L’interrogazione del pm Pellicano aiuta a delineare un quadro nitido all’interno della quale è maturata la vicenda criminale. Si parte da quel settembre 2007, nel quale l’ex presidente di AMIAT Giordano fa intendere a Rossi che “se la cooperazione sull’acquisto (del macchinario, ndr) fosse andata in porto, ci sarebbe stato qualcosa per tutti”. Giordano, da pochi mesi dimessosi dalla presidenza, svolgerà sempre un ruolo di mediazione tra Raphael, il principale oppositore dell’acquisto di un macchinario considerato inutile oltre che viziato da gravi negligenze amministrative e procedurali, e il triumvirato firmato WMPress: Gonella (direttore), Succio (contabile) e Malaspina (proprietario). Quello che viene chiesto al signor Rossi è di cambiare parere nel merito dell’acquisizione del macchinario. Più difficile a dirsi che a farsi: o non si presenta alla votazione di consiglio, oppure comunica il suo parere (ora mutato in positivo nei confronti dell’acquisto) attraverso una memoria scritta. In ognuno dei due casi “50 mila euro è quello che prendo io. Lo stesso puoi avere anche tu”, gli confessa Giordano. Davanti allo stupore poi le giustificazioni gelano: “E’ la prassi; quelli più su pagano tutto l’arco costituzionale”. “La filiera” si ingrandisce. Raphael denuncia tutto il 23 novembre 2007 e inizia a collaborare con le forze dell’ordine.

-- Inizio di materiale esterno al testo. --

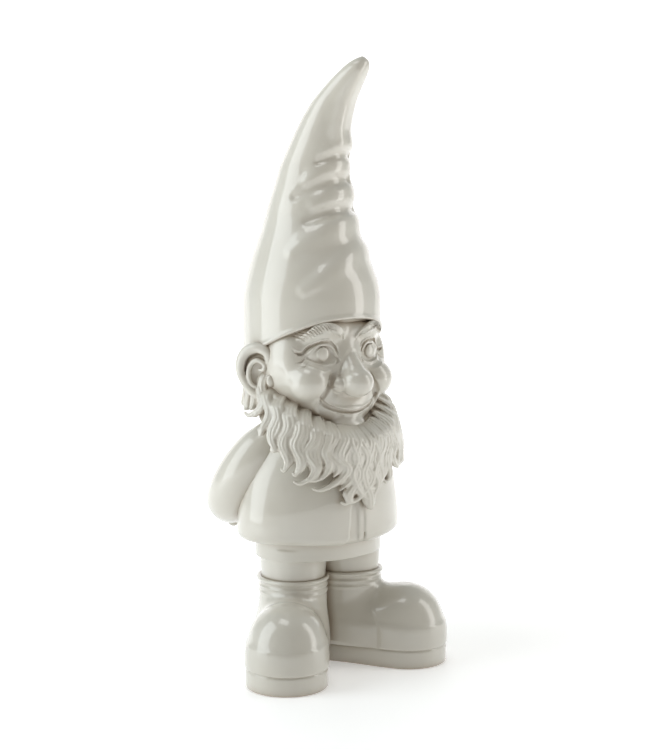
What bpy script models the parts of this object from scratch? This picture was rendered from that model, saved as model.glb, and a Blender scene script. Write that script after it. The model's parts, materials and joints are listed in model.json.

Intercettazioni ambientali e telefoniche -come ben raccontato nella deposizione dell’ispettore di polizia che ha curato le indagini- fotografano chiaramente le dinamiche e i colloqui di diversi incontri, alle quali parteciperà anche Succio, contabile di WMPress oltre che -come presumibile- tramite dell’intera impresa di Malaspina. L’architettura dell’eventuale trasferimento di denaro lascia trasparire una certa, allarmante, consuetudine. “Quando facciamo operazioni estero su estero lasciamo gli utili fuori dall’Italia. Con quei fondi creiamo provvigioni per questi scopi” e poi via via si delinea anche un definito tariffario per la consegna del denaro: fatturabile, prelevabile in Svizzera o direttamente a domicilio. Se da un punto di vista concettuale, delle motivazioni etiche e politiche che costituiscono l’ossatura dell’impianto accusatorio, tutto appare palesemente chiaro, da un punto di vista strettamente giuridico sembra che il terreno di discussione sia più friabile. Constatazione, per la verità, sempre manifesta nei processi per corruzione. Basti pensare al pericoloso inghippo nella quale cadde il pm Pellicano ad inizio processo, rischiando di confondere il reato di “tentata corruzione” con quello di effettiva “corruzione”. Sottigliezza non solo formale, visto che vale uno sconto di due terzi della pena. Sottigliezza che è valsa il solo anno di condanna inflitta con patteggiamento a Giordano durante l’udienza preliminare.

 

Il gioco della difesa, dell’avvocato Zancan in primis, sembra tendere -non senza forzature- verso la tesi che inquadrerebbe Rossi come “agente provocatore”, quindi in una qualche misura responsabile dello svolgimento dei fatti. Questo quadro è naturalmente celato dietro il riflesso dei ruoli e delle parti, ma ben emerge nell’analisi e nella comparazione dei tabulati telefonici. Avendo Rossi infatti intrattenuto numerose telefonate con Giordano sarebbe riscontrabile, a dir della difesa, un ruolo più o meno velato di forzatura da parte del testimone, affinché la proposta corruttiva si esplicitasse manifestatamente. Posizione che pare forzata, certo, dato che il fine ultimo della collaborazione attiva con le forze dell’ordine va proprio nel senso dell’inconfutabilità del gesto criminale. Una proposta esplicita dunque, che comunque non si è fatta attendere, come sappiamo. Il giudizio sembra scontato, oltre che prossimo. La corte ipotizza di raggiungere un verdetto finale entro l’udienza del 18 giugno prossimo, per poter così decretare concluso almeno l’iter di primo grado.